Narcissa / Divorce / Kill Or Not? / Returning With Slytherins?/ Myers-Briggs

sistermagpie sistermagpie at earthlink.net
Mon Feb 2 20:13:30 UTC 2009


No: HPFGUIDX 185620

> Kemper replied:
> > 
> > Phineas refers to Hermione as 'The Mudblood' in The Prince's Tale
> Snape cuts him off and commands, "Do not use that word!"  
> 
> Carol responds:
> 
> Maybe Phineas Nigellus is just the product of his own generation and
> upbringing. He reminds me of people in the South who routinely used
> the "N" word, refined to "Nigra" by about the 1950s, because it was
> the word they had been taught.

Magpie:
I've heard that argument more than once for Phineas, but there's no 
indication that "Mudblood" was ever anything but a slur, or that it 
used to be more common than it is now in the WW, which is not a 
metaphor for any one place.

I would think somebody using the n-word because that's what they were 
taught was taught that a race of people were inferior and accepted 
that teaching as the truth.
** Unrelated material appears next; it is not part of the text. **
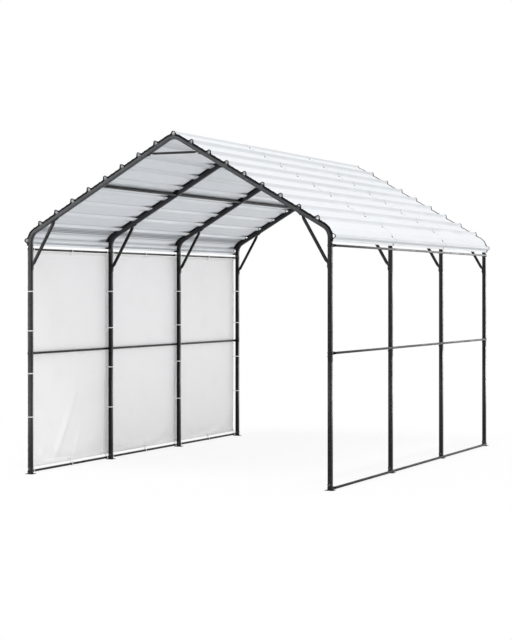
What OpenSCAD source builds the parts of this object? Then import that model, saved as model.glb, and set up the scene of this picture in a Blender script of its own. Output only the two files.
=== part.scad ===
// Open carport: four bent tube frames, a ribbed sheet roof with rounded eaves, side rails
// and one laced side cloth. X runs across, Y runs lengthwise and Z = 0 is the ground.
// The origin is the centre of the footprint.

/* [Plan] */
// Post spacing across, centre to centre
post_span = 3010; // [2800:10:3600]
// Length of one bay between frames
bay = 1510; // [1200:10:1800]
// Slope of the roof in degrees
pitch = 30; // [25:1:35]
// Height at which the two rafter centre lines would meet
ridge_z = 3101; // [3060:1:3300]

/* [Tubes] */
// Side of the square frame tube
tube = 38; // [30:1:50]
// Centre-line radius of the bends at the eaves and the ridge
bend_r = 120; // [90:5:150]
// Height of the seam between lower leg and bow
seam_z = 1100; // [900:10:1300]
// Side of the square tube of rails and collar ties
bar = 20; // [16:1:30]
// Side of the square tube of the knee braces
brace = 25; // [16:1:30]
// Side of the square purlin tube
purlin = 25; // [20:1:32]

/* [Braces] */
// Distance of each knee brace end from the inner corner of the frame
knee_leg = 278; // [220:1:360]
// Height of the collar ties at their centre line
collar_z = 2944; // [2900:1:2960]
// Distance of each purlin from the ridge, measured level
purlin_x = 750; // [600:10:900]

/* [Rails] */
// Height of the top rails
top_rail_z = 2097; // [2000:1:2100]
// Height of the middle rail on the cloth side
left_mid_z = 1123; // [1000:1:1400]
// Height of the middle rail on the open side
right_mid_z = 1175; // [1000:1:1400]
// Height of the bottom rails
bottom_rail_z = 20; // [16:1:60]
// Thickness of a rail's pressed ends
tab_t = 4; // [3:0.5:6]
// Length of a pressed end, over the outer frame's post
tab_long = 42; // [36:1:60]
// Length over which a rail goes from its pressed end to the full square
press_long = 36; // [20:1:60]

/* [Roof sheets] */
// Thickness of the sheet slabs
sheet = 4; // [2:1:6]
// Height of the ribs above the sheet
rib_h = 31; // [20:1:40]
// Width of a rib at its base
rib_base = 51; // [40:1:60]
// Width of a rib at its top
rib_top = 16; // [10:1:24]
// Rib spacing along the slope
rib_pitch = 200; // [180:5:220]
// Number of ribs on each slope
ribs = 8; // [7:1:8]
// Distance of the first rib from the ridge, along the slope
rib_start = 188; // [170:1:200]
// Half width of the ridge cap, along the slope
cap_half = 95; // [90:1:120]
// Lower edge of the sheets below the eaves
sheet_bottom_z = 2130; // [2110:1:2140]
// Height of the rib below the eave bend
eave_rib_z = 2176; // [2170:1:2190]

/* [Feet] */
// Side of the square foot plate
foot = 80; // [70:1:100]
// Thickness of the foot plate
foot_t = 4; // [3:1:8]
// Radius of the two anchor holes
foot_hole_r = 5; // [4:0.5:7]
// Distance between the anchor holes, lengthwise
foot_hole_gap = 56; // [50:1:70]

/* [Cloth and ties] */
// Thickness of the side cloth
cloth_t = 2; // [1:0.5:3]
// Lower edge of the side cloth
cloth_bottom_z = 55; // [35:1:100]
// Upper edge of the side cloth
cloth_top_z = 2080; // [1900:1:2085]
// Distance of the cloth's end hems from the outer frames' centre lines
cloth_inset = 18; // [0:1:40]
// Heights of the loops that tie the cloth to each post
post_tie_z = [531, 937, 1335, 1703];
// Places of a rail's ties in each bay, from the bay's front post
rail_ties_at = [90, 790, 1475];
// Thickness of a tie loop
tie_t = 2; // [1:0.5:3]
// Width of a tie loop
tie_w = 8; // [5:1:12]

/* [Hidden] */

bays = 3;
post_x = post_span / 2;
frame_y = [for (i = [0:bays]) (i - bays / 2) * bay];
half = tube / 2;
post_out = post_x + half;
post_in = post_x - half;
run = tan(pitch);
under_z = ridge_z - half / cos(pitch);
eave_turn = 90 - pitch;
ridge_c = [0, ridge_z - bend_r / cos(pitch)];
eave_c = [post_x - bend_r, ridge_c[1] - (post_x - bend_r) * run];
knee_cut = brace / 2 / sin(eave_turn / 2);
knee_low_z = under_z - post_in * run - knee_leg;
knee_top_s = (post_in - knee_leg * cos(pitch)) / cos(pitch);
sheet_out = half + sheet;
frame_len = bays * bay + tube;
sheet_gap = 1;
cloth_gap = 3;
cloth_x = post_out + bar + cloth_gap;
rail_tie_y = [for (i = [0:bays - 1], at = rail_ties_at) frame_y[i] + at];

steel = "dimgray";
sheet_white = "whitesmoke";
cloth_white = "gainsboro";

// ---------- shared shapes ----------

// Points from angle a to angle b on a circle about c
function arc(c, r, a, b, steps) =
    [for (k = [0:steps]) let (t = a + (b - a) * k / steps) c + r * [cos(t), sin(t)]];

function reversed(p) = [for (k = [len(p) - 1:-1:0]) p[k]];
function mirrored(p) = [for (q = p) [-q[0], q[1]]];

// A flat outline in X and Z, given thickness along Y and centred on y
module slab_y(y, depth) {
    translate([0, y + depth / 2, 0]) rotate([90, 0, 0]) linear_extrude(depth) children();
}

module both_sides() {
    children();
    mirror([1, 0, 0]) children();
}

// ---------- frames ----------

module leg(side, i) {
    color(steel) translate([side * post_x - half, frame_y[i] - half, foot_t])
        cube([tube, tube, seam_z - foot_t]);
}

// The line n off the tube's centre line, from the left seam over the ridge to the right seam
function bow_line(n) = let (r = bend_r + n)
    concat(
        [[-post_x - n, seam_z]],
        arc([-eave_c[0], eave_c[1]], r, 180, 180 - eave_turn, 12),
        arc(ridge_c, r, 90 + pitch, 90 - pitch, 12),
        arc(eave_c, r, eave_turn, 0, 12),
        [[post_x + n, seam_z]]
    );

module bow(i) {
    color(steel) slab_y(frame_y[i], tube)
        polygon(concat(bow_line(half), reversed(bow_line(-half))));
}

module feet(i) {
    color(steel) both_sides() translate([post_x, frame_y[i], 0]) difference() {
        translate([-foot / 2, -foot / 2, 0]) cube([foot, foot, foot_t]);
        for (y = [-1, 1])
            translate([0, y * foot_hole_gap / 2, -1]) cylinder(r = foot_hole_r, h = foot_t + 2, $fn = 48);
    }
}

// A point on the underside of the right rafter, s along the slope from the ridge line
function under(s) = [s * cos(pitch), under_z - s * sin(pitch)];

module knee_braces(i) {
    color(steel) both_sides() slab_y(frame_y[i], brace) polygon([
        [post_in, knee_low_z - knee_cut], [post_in, knee_low_z + knee_cut],
        under(knee_top_s + knee_cut), under(knee_top_s - knee_cut)
    ]);
}

module collar_ties() {
    low = (under_z - collar_z + bar / 2) / run;
    high = (under_z - collar_z - bar / 2) / run;
    color(steel) for (y = frame_y) slab_y(y, bar) polygon([
        [-low, collar_z - bar / 2], [low, collar_z - bar / 2],
        [high, collar_z + bar / 2], [-high, collar_z + bar / 2]
    ]);
}

module purlins(side) {
    color(steel) for (i = [0:bays - 1])
        translate([side * purlin_x, frame_y[i] + half, ridge_z - purlin_x * run])
            rotate([0, side * pitch, 0]) translate([-purlin / 2, 0, -purlin / 2])
                cube([purlin, bay - tube, purlin]);
}

// One half of a rail seen from above, its end pressed flat against the post
function rail_half(end) = let (tab_y = end - tab_long, full_y = tab_y - press_long)
    [[post_out + bar, full_y], [post_out + tab_t, tab_y], [post_out + tab_t, end], [post_out, end]];

module rail(side, z) {
    color(steel) mirror([side < 0 ? 1 : 0, 0, 0]) translate([0, 0, z - bar / 2])
        linear_extrude(bar) polygon(concat(
            rail_half(frame_len / 2),
            [for (p = reversed(rail_half(frame_len / 2))) [p[0], -p[1]]]
        ));
}

// ---------- roof ----------

// A point n off the rafter's centre line, s along the slope
function slope_pt(s, n) =
    [s * cos(pitch) + n * sin(pitch), ridge_z - s * sin(pitch) + n * cos(pitch)];

// How much each half width of a rib shrinks on the sheet's inner side
function rib_shrink(n) = (sheet_out - n) * tan(30);

// Outline of the side sheet at n off the centre line, from the cap down to the strip's edge
function sheet_line(n) = let (d = rib_shrink(n), b = rib_base / 2 - d, t = rib_top / 2 - d)
    concat(
        [slope_pt(cap_half + sheet_gap, n)],
        [for (k = [0:ribs - 1]) let (s = rib_start + k * rib_pitch)
            each [slope_pt(s - b, n), slope_pt(s - t, n + rib_h),
                  slope_pt(s + t, n + rib_h), slope_pt(s + b, n)]],
        arc(eave_c, bend_r + n, eave_turn, asin((eave_rib_z + b - eave_c[1]) / (bend_r + n)), 8),
        [[post_x + n + rib_h, eave_rib_z + t], [post_x + n + rib_h, eave_rib_z - t],
         [post_x + n, eave_rib_z - b], [post_x + n, sheet_bottom_z]]
    );

// Right half of the ridge cap's outline at n off the centre line, from the rib outwards
function cap_line(n) = let (
        d = rib_shrink(n), b = rib_base / 2 - d, t = rib_top / 2 - d)
    concat(
        [[t, ridge_c[1] + bend_r + n + rib_h]],
        arc(ridge_c, bend_r + n, acos(b / (bend_r + n)), 90 - pitch, 4),
        [slope_pt(cap_half, n)]
    );

// Bay sheets run between frame lines; the outer ones end flush with the outer frames
function sheet_y0(i) = i == 0 ? -frame_len / 2 : frame_y[i] + sheet_gap / 2;
function sheet_y1(i) = i == bays - 1 ? frame_len / 2 : frame_y[i + 1] - sheet_gap / 2;

module bay_slab(i) {
    slab_y((sheet_y0(i) + sheet_y1(i)) / 2, sheet_y1(i) - sheet_y0(i)) children();
}

module roof_sheet(side, i) {
    color(sheet_white) mirror([side < 0 ? 1 : 0, 0, 0])
        bay_slab(i) polygon(concat(sheet_line(sheet_out), reversed(sheet_line(half))));
}

module ridge_cap(i) {
    color(sheet_white) bay_slab(i) polygon(concat(
        reversed(mirrored(cap_line(sheet_out))), cap_line(sheet_out),
        reversed(cap_line(half)), mirrored(cap_line(half))
    ));
}

// ---------- cloth and ties ----------

module side_cloth() {
    color(cloth_white)
        translate([-cloth_x - cloth_t, frame_y[0] + cloth_inset, cloth_bottom_z])
            cube([cloth_t, bays * bay - 2 * cloth_inset, cloth_top_z - cloth_bottom_z]);
}

// Loops that hug three sides of each left post and meet the cloth
module post_ties() {
    color(cloth_white) for (y = frame_y, z = post_tie_z)
        translate([-cloth_x, y, z - tie_w / 2]) linear_extrude(tie_w) difference() {
            translate([0, -half - tie_t]) square([cloth_x - post_in + tie_t, tube + 2 * tie_t]);
            translate([-1, -half]) square([cloth_x - post_in + 1, tube]);
        }
}

// Loops that hug three sides of the left top and bottom rails and meet the cloth
module rail_ties() {
    color(cloth_white) for (y = rail_tie_y, z = [bottom_rail_z, top_rail_z])
        slab_y(y, tie_w) translate([-cloth_x, z]) difference() {
            translate([0, -bar / 2 - tie_t]) square([cloth_gap + bar + tie_t, bar + 2 * tie_t]);
            translate([-1, -bar / 2]) square([1 + cloth_gap + bar, bar]);
        }
}

leg(-1, 0);  // leg_front_left
leg(1, 0);  // leg_front_right
leg(-1, 1);  // leg_second_left
leg(1, 1);  // leg_second_right
leg(-1, 2);  // leg_third_left
leg(1, 2);  // leg_third_right
leg(-1, 3);  // leg_rear_left
leg(1, 3);  // leg_rear_right
bow(0);  // bow_front
bow(1);  // bow_second
bow(2);  // bow_third
bow(3);  // bow_rear
feet(0);  // feet_front
feet(1);  // feet_second
feet(2);  // feet_third
feet(3);  // feet_rear
knee_braces(0);  // knee_braces_front
knee_braces(1);  // knee_braces_second
knee_braces(2);  // knee_braces_third
knee_braces(3);  // knee_braces_rear
collar_ties();
purlins(-1);  // purlins_left
purlins(1);  // purlins_right
rail(-1, top_rail_z);  // top_rail_left
rail(1, top_rail_z);  // top_rail_right
rail(-1, left_mid_z);  // mid_rail_left
rail(1, right_mid_z);  // mid_rail_right
rail(-1, bottom_rail_z);  // bottom_rail_left
rail(1, bottom_rail_z);  // bottom_rail_right
roof_sheet(-1, 0);  // roof_front_left
roof_sheet(1, 0);  // roof_front_right
ridge_cap(0);  // ridge_cap_front
roof_sheet(-1, 1);  // roof_middle_left
roof_sheet(1, 1);  // roof_middle_right
ridge_cap(1);  // ridge_cap_middle
roof_sheet(-1, 2);  // roof_rear_left
roof_sheet(1, 2);  // roof_rear_right
ridge_cap(2);  // ridge_cap_rear
side_cloth();
post_ties();
rail_ties();
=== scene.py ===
import math

import bpy
import numpy as np
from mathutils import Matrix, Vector


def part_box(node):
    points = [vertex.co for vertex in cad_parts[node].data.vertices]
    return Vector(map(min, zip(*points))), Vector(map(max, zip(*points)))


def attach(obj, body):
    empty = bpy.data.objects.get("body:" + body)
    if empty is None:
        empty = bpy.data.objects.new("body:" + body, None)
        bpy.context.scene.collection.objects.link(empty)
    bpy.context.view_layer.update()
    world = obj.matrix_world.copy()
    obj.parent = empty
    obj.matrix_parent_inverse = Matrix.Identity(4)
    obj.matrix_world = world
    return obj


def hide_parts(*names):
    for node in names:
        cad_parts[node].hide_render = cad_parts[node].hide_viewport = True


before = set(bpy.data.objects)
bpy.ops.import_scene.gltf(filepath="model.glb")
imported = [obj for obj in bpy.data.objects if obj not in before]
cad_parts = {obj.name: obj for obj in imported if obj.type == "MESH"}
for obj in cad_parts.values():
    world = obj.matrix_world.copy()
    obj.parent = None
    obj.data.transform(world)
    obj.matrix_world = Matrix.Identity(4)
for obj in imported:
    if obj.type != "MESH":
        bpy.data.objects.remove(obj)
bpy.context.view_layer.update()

FRAMES = ["front", "second", "third", "rear"]
SIDES = ["left", "right"]
FLANKS = [(-1, "left"), (1, "right")]


# ---------- Lower legs ----------
# Eight lengths of 38 mm square tube with rolled corners. Each is cut square, welded to its
# foot plate with one bead all round, and coated dark grey after welding.

LEG_CORNER = 0.0045
LEG_MOUTH_GAP = 0.0004
LEG_WALL = 0.0014
BEAD_SIZE = 0.0038
BEAD_RIPPLE = 0.0005
BEAD_RIPPLES = 44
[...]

That would make Phineas no different than 
any other non-Muggleborn who used the term. I would guess 
that "Muggle-born" was already in use by his time, and I can't 
believe he thought a word that referred to their blood as being mud 
wouldn't know exactly what kind of put-down it was. The fact that he 
also says "filthy Half-blood" seems to imply he still associates 
Muggle-tainted blood as dirty, even if he doesn't care to argue about 
it with Snape. Given the rest of the themes of the book "Pure-Blood 
snob" is tied to some truly sinister bigotry.

I think he's simply wiley, amusing, clever and a bigot.